The result isn’t as simple as “climate change is causing wildfires.” Rather, climate change is contributing to recurring imbalances in ecosystems, which in turn are setting off chain reactions that increase the likelihood of natural disasters– in this case, wildfires.

Clay encourages teachers to stay away from empty memorization in the classroom. Instead, present past and present observations, the evidence of experiments, and teach students how to use their reasoning skills to draw their own conclusions.

He says don’t just talk about what things are and what they do, but be specific about how they interact with one another and why that is. He argued that the most impactful classroom experiences depend on that intentional structure.

“When you do that, students have a sense of ownership,” Clay said. “It is their understanding that they processed and built…which is much more important than ‘Memorize this, I’m going to ask about it next week.’” 

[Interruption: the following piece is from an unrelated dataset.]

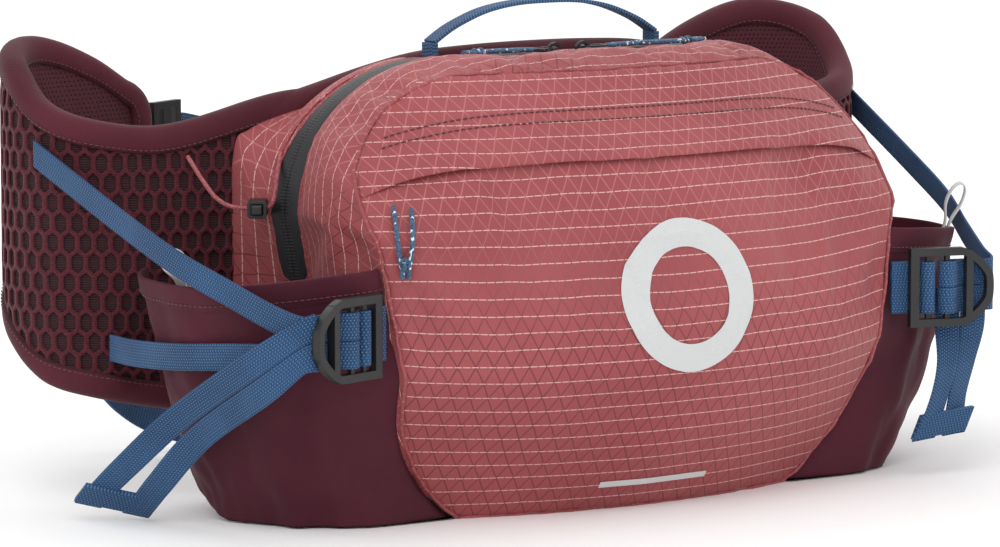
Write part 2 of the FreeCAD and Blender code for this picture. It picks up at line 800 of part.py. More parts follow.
POCKET_TOP = ((146, -108.5), (196, 13), 46)  # plan arc of the mouth: start, end and rise
POCKET_FOOT = ((124, -100), (187, -4), 24)
POCKET_STEPS = 10


def on_arc(arc, share):
    """A point on a plan arc that bulges out to the right, at a share of its turn."""
    start, end, rise = Vector(*arc[0], 0), Vector(*arc[1], 0), arc[2]
    chord = end - start
    half = chord.Length / 2
    radius = (half * half + rise * rise) / (2 * rise)
    way = chord.normalize()
    out = Vector(way.y, -way.x, 0)
    centre = (start + end) * 0.5 - out * (radius - rise)
    reach = math.asin(min(1.0, half / radius))
    if rise > radius:
        reach = math.pi - reach
    angle = (2 * share - 1) * reach
    return centre + out * (radius * math.cos(angle)) + way * (radius * math.sin(angle))


def pocket_edges(share):
    """The pocket's foot and mouth at a share of the way from the front seam to the wing."""
    foot = on_arc(POCKET_FOOT, share)
    mouth = on_arc(POCKET_TOP, share)
    foot.z = 0.3 if share < 0.7 else 0.3 + 30 * (share - 0.7) / 0.3
    mouth.z = 121 - 9 * min(1.0, share * 2)
    return foot, mouth


def side_pocket(name, side):
    """A wall from the front seam round to the wing, its floor, the band of its hem and its finger loop."""
    hem_tall = 12
    wall, hem, floor = [], [], []
    for i in range(POCKET_STEPS + 1):
        foot, mouth = pocket_edges(i / POCKET_STEPS)
        up = (mouth - foot).normalize()
        seam = mouth - up * hem_tall
        for stations, low, high in ((wall, foot, seam), (hem, seam, mouth)):
            middle = (low + high) * 0.5
            edge = (high - low) * side
            stations.append(((side * middle.x, middle.y, middle.z), (side * edge.x, edge.y, edge.z)))
        inside = 97 + 1.6 * foot.z - 0.024 * foot.z * foot.z
        middle = Vector((inside + foot.x) / 2, foot.y, foot.z + 0.8)
        if foot.x - inside > 15:
            floor.append(((side * middle.x, middle.y, middle.z), (-(foot.x - inside), 0, 0)))
    half = V["wall"] / 2
    sides = strip(wall, -half, half)
    ground = strip(floor, -half, half)
    node(f"side_pocket_{name}", shaped(f"side_pocket_{name}", sides.fuse(ground)))
    node(f"pocket_hem_{name}", shaped(f"pocket_hem_{name}", strip(hem, -half - 0.2, half + 0.2)))


def finger_loop(name, side):
    """A small reflective loop inside the pocket's hem, standing up."""
    if side > 0:
        share, inward = 0.42, 4
        loop = [(-1.2, -9), (-1.2, 3), (-3.5, 12), (-2.5, 19), (0.8, 22), (4, 19), (4, 12), (1.2, 3), (1.2, -9)]
    else:
        share, inward = 0.62, 9.5
        loop = [(-1.2, -9), (-1.2, 1), (-4, 8), (-3, 14), (1, 16.5), (5, 13.5), (5.5, 7.5), (1.2, 1), (1.2, -9)]
    foot, mouth = pocket_edges(share)
    rise = (mouth - foot) / (mouth.z - foot.z)
    hem = (pocket_edges(share + 0.02)[1] - pocket_edges(share - 0.02)[1]).normalize()
    out = Vector(hem.y, -hem.x, 0)
    stations = []
    for across, up in loop:
        at = mouth + out * (across - inward) + rise * up
        stations.append(((side * at.x, at.y, at.z), (side * 8 * hem.x, 8 * hem.y, 0)))
    node(f"finger_loop_{name}", shaped(f"finger_loop_{name}", strip(stations, -0.45, 0.45)))


# ---- the bungee at the pocket's mouth, with its cord lock


BUNGEE_TURN = 33.7  # degrees: the cord lock's axis from the X axis, seen from above
BUNGEE_LOCK = (157, -23.3, 141)
BUNGEE_ROUTE = [
    (175.5, 9, 163.5), (174.5, 3, 157.5), (173, -3.5, 151), (171.5, -9.5, 145.5), (167.5, -15, 141.8),
    (162, -19.97, 141), (152.4, -26.37, 141), (150.6, -27.6, 145), (148.6, -26, 151.5), (145.3, -22.5, 158.5),
    (141.3, -18.5, 165.5),
]


def bungee(name, side):
    """The elastic cord from the wing through its cord lock to the bag, and the lock's shell and plunger."""
    route = on_side(side, BUNGEE_ROUTE)
    node(f"bungee_{name}", shaped(f"bungee_{name}", tube(f"bungee_{name}", route, V["elastic"])))
    place = Placement(Vector(side * BUNGEE_LOCK[0], *BUNGEE_LOCK[1:]), Rotation(Vector(0, 0, 1), BUNGEE_TURN * side))
    shell = new_body(f"cord_lock_{name}")
    pad(shell, "XZ", rectangle(-4.5, -4, 4.5, 4), -5.5, 13)
    fillet(shell, 1.5, lambda at, way: abs(way.y) > 0.9)
    pocket(shell, "XZ", rectangle(-2.8, -2.6, 2.8, 2.6), -5.5, 11.5)
    pocket(shell, "YZ", circle(0, 0, 1.5), -5, 10)
    shell.Placement = place
    node(f"cord_lock_{name}", shell)
    plunger = new_body(f"cord_plunger_{name}")
    pad(plunger, "XZ", rectangle(-2.5, -2.3, 2.5, 2.3), -8.5, 11.9)
    pocket(plunger, "YZ", rectangle(-3.9, -1.4, 1.4, 1.4), -5, 10)
    fillet(plunger, 0.8, lambda at, way: abs(at.y + 8.5) < 0.01)
    plunger.Placement = place
    node(f"cord_plunger_{name}", plunger)


# ---- the grab handle


def grab_handle():
    """A webbing loop on two sewn feet; it folds about the line through the tops of the feet."""
    foot, width, y = S["handle_foot"], S["handle_width"], S["handle_y"]
    feet = []
    for name, side in SIDES:
        x = S["handle_half"] * side
        low = (x - 1.6, y - width / 2, S["top"])
        feet.append(block(f"handle_foot_{name}", low, (x + 1.6, y + width / 2, S["top"] + foot)))
    node("handle_feet", fused("handle_feet", *feet))
    base = V["top"] + V["handle_foot"] + 0.3
    half = V["handle_half"]
    stations = []
    for share in (-1, -0.93, -0.8, -0.55, -0.28, 0, 0.28, 0.55, 0.8, 0.93, 1):
        rise = V["handle_rise"] * (1 - abs(share) ** 2.6)
        stations.append(((half * share, V["handle_y"], base + rise), (0, V["handle_width"], 0)))
    node("grab_handle", shaped("grab_handle", strip(stations, 0, 1.8)))


# ---- the belt: webbing, an adjuster with its tail, and a side release buckle


def belt_strip(route, width):
    thick = V["webbing_thick"] / 2
    return strip([(point, (0, 0, width)) for point in route], -thick, thick)


def belt():
    y, z = V["buckle_y"], V["buckle_z"]
    width = V["webbing"]
    reach = [(112, 123.5, 158.5), (80, 136, 151.5), (52, y, z)]
    right = [(137.5, 112, 163.5), *reach, (23.5, y, z)]
    node("belt_webbing_right", shaped("belt_webbing_right", belt_strip(right, width)))
    left = [(-41, y, z), *on_side(-1, reach[::-1]), (-116, 121.5, 159)]
    node("belt_webbing_left", shaped("belt_webbing_left", belt_strip(left, width)))

    turn = 24
    adjuster = new_body("belt_adjuster")
    high = 17
    hole = width / 2 + 1
    windows = [rectangle(x, -hole, x + 4, hole) for x in (-7.5, 3.5)]
    pad(adjuster, "XZ", rectangle(-11, -high, 11, high), -1.6, 3.2, holes=windows)
    adjuster.Placement = Placement(Vector(-126.3, 116.9, 161), Rotation(Vector(0, 0, 1), turn))
    node("belt_adjuster", adjuster)
    tail = [
        ((-139, 120.5, 161), (0, 0, 1)), ((-158, 121.5, 155), (0.1, 0, 1)), ((-172, 124, 134), (0.8, 0, 0.6)),
        ((-178, 128, 104), (1, 0.1, 0.1)), ((-175, 132, 74), (0.9, 0.1, -0.3)), ((-163, 135, 48), (0.6, 0, -0.8)),
        ((-140, 138, 30), (0.35, 0, -0.93)), ((-113, 139, 18), (0.3, 0, -0.95)), ((-84, 138, 14), (0, 0, -1)),
    ]
    stations = [(point, tuple(Vector(*edge).normalize() * width)) for point, edge in tail]
    half = V["webbing_thick"] / 2
    node("belt_tail", shaped("belt_tail", strip(stations, -half, half)))


def buckle():
    """A side release buckle: the socket on the left, and a plug with two prongs on the right."""
    y, z = S["buckle_y"], S["buckle_z"]
    high, thick = S["buckle_height"] / 2, S["buckle_thick"]
    start = y - thick / 2
    socket = new_body("buckle_socket")
    left, mouth = -38, 0
    case = [
        (left + 6, z - high), (mouth, z - high), (mouth, z + high), (left + 6, z + high),
        (left, z + high - 5), (left, z - high + 5),
    ]
    pad(socket, "XZ", case, start, thick)
    pocket(socket, "YZ", rectangle(y - 3.2, z - high + 2.6, y + 3.2, z + high - 2.6), -25, 26)
    for low, top in ((z - high - 1, z - high + 8), (z + high - 8, z + high + 1)):
        pocket(socket, "XZ", rectangle(-21, low, -10, top), start - 1, thick + 2)
    pocket(socket, "XZ", rectangle(-34, z - 13.5, -29.5, z + 13.5), start - 1, thick + 2)
    node("buckle_socket", socket)

    plug = new_body("buckle_plug")
    slope = high - 2
    shoulder = [(0.4, z - high), (14, z - high), (20, z - slope), (20, z + slope), (14, z + high), (0.4, z + high)]
    pad(plug, "XZ", shoulder, start, thick)
    pocket(plug, "XZ", rectangle(11.5, z - 13.5, 16, z + 13.5), start - 1, thick + 2)
    pad(plug, "XZ", rectangle(-23, z - 2.4, 0.5, z + 2.4), y - 1.8, 3.6)
    node("buckle_plug", plug)
    for label, way in (("lower", -1), ("upper", 1)):
        prong = new_body(f"buckle_prong_{label}")
        inner, outer, barb = z + way * 5.6, z + way * 8.4, z + way * (high - 0.6)
        profile = [
            (0.1, inner), (0.1, outer), (-10.6, outer), (-10.6, barb), (-15, barb), (-22.5, z + way * 9), (-22.5, inner),
        ]
        profile = profile if way > 0 else profile[::-1]
        pad(prong, "XZ", profile, y - 2.6, 5.2)
        node(f"buckle_prong_{label}", prong)


# ---- everything


bag_fabric()
front_pocket()
main_zip()
lumbar_pad()
badges()
zip_pulls()
front_zip_pull()
for NAME, SIDE in SIDES:
    ladder_lock(f"ladder_lock_{NAME}", SIDE)
    lock_tab(f"lock_tab_{NAME}", SIDE)
    lock_strap(NAME, SIDE)
    belt_wing(NAME, SIDE)
    side_pocket(NAME, SIDE)
    finger_loop(NAME, SIDE)
    bungee(NAME, SIDE)
grab_handle()
belt()
buckle()

DOC.recompute()
failed = [thing.Name for thing in DOC.Objects if {"Invalid", "Error"} & set(thing.State)]
assert not failed, f"objects that failed: {failed}"
broken = [label for label, thing in NODES.items() if thing.Shape.isNull() or not thing.Shape.isValid()]
assert not broken, f"nodes with no valid shape: {broken}"
os.makedirs("parts", exist_ok=True)
for label, thing in NODES.items():
    thing.Shape.exportStep(f"parts/{label}.step")
print(f"{len(NODES)} nodes")
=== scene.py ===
import math

import bmesh
import bpy
import numpy as np
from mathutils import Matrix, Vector, noise
from mathutils.bvhtree import BVHTree


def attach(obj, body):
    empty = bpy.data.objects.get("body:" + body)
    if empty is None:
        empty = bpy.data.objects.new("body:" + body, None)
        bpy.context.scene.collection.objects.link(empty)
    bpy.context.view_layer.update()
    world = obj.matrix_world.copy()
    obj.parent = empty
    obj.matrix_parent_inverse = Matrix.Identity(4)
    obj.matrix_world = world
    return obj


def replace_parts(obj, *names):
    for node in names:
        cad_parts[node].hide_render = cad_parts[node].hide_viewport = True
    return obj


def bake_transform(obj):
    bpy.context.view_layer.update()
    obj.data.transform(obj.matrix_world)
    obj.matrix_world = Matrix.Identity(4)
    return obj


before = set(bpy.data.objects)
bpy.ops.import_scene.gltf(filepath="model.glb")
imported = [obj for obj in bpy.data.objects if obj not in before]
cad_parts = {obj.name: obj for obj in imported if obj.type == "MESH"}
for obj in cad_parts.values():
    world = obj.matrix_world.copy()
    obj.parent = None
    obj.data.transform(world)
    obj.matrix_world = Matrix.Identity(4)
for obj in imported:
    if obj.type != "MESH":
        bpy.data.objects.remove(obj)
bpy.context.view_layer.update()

SCENE = bpy.context.scene
MM = 0.001
SIDES = (("left", -1), ("right", 1))
BAG = "bag"


# ---- camera, light and floor


def place_camera():
    camera = bpy.data.objects.new("camera", bpy.data.cameras.new("camera"))
    SCENE.collection.objects.link(camera)
    camera.data.lens = 195.3
    camera.data.sensor_width = 36
    camera.data.clip_end = 50
    camera.location = (-1.4212, -2.1716, 0.4328)
    look = Vector((-0.0682, -0.0923, 0.112)) - camera.location
    camera.rotation_euler = look.to_track_quat("-Z", "Y").to_euler()
    SCENE.camera = camera


def area_light(name, place, target, size, power):
    light = bpy.data.objects.new(name, bpy.data.lights.new(name, "AREA"))
    SCENE.collection.objects.link(light)
    light.data.shape = "RECTANGLE"
    light.data.size, light.data.size_y = size
    light.data.energy = power
    light.location = place
    light.rotation_euler = (Vector(target) - Vector(place)).to_track_quat("-Z", "Y").to_euler()


def studio():
    SCENE.view_settings.view_transform = "Standard"
    SCENE.view_settings.look = "None"
    world = bpy.data.worlds.new("world")
    SCENE.world = world
    world.use_nodes = True
    world.node_tree.nodes["Background"].inputs["Color"].default_value = (1, 1, 1, 1)
    world.node_tree.nodes["Background"].inputs["Strength"].default_value = 1.04
    area_light("key", (-1.3, -1.2, 2.1), (0, -0.05, 0.08), (1.5, 1.5), 14)
    area_light("fill", (1.6, -1.9, 1.0), (0, -0.05, 0.1), (1.6, 1.2), 4)
    area_light("rim", (0.4, 1.8, 1.7), (0, 0, 0.12), (1.8, 0.8), 5)
    floor = bpy.data.meshes.new("floor")
    floor.from_pydata([(-6, -6, 0), (6, -6, 0), (6, 6, 0), (-6, 6, 0)], [], [(0, 1, 2, 3)])
    ground = bpy.data.objects.new("floor", floor)
    SCENE.collection.objects.link(ground)
    paper = Graph("floor_paper", (0.97, 0.97, 0.97), 0.95, Specular_IOR_Level=0.0)
    floor.materials.append(paper.material)


# ---- materials: each is a Principled shader fed by procedural nodes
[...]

Clay showed many photos of fieldwork with his students, capturing 360° videos through the Rocky Mountain National Park in Colorado. He and his students placed cameras on tripods in different locations to record one-minute loops that would be stitched together and saved to observe and interact within a classroom setting.

Since he first began his research in this use of video technology, Clay estimated that he’s shot a total of 150-200 gigabytes worth of 360° video. Roughly 40 of those gigabytes were shot over that four-day Rocky Mountains excursion.

His two students who joined him on the trip are Elementary Education majors who are now using that research experience to write future lesson plans for their own classrooms.

“This has made me start to look at the world differently, because if I can get there, I can get my students there,” Clay said. “There’s also a lot of creative opportunities in that.”

At the end of his presentation, Clay said that he takes his two children along with him on his National Park trips to capture these locations in 360° video. He said he can do that regularly due to the education levels and incomes of he and his wife – that their children can have those experiences due to privilege.

That is why breaking down economic class barriers in education is the core of Clay’s work.

“Some people say that kids don’t go outside anymore; kids don’t observe nature anymore. That’s not entirely true,” Clay said. “Kids do actually do those things…some kids get to because of privilege. All kids should at least get the opportunity to interact and observe a place, and put some sort of perspective to it.”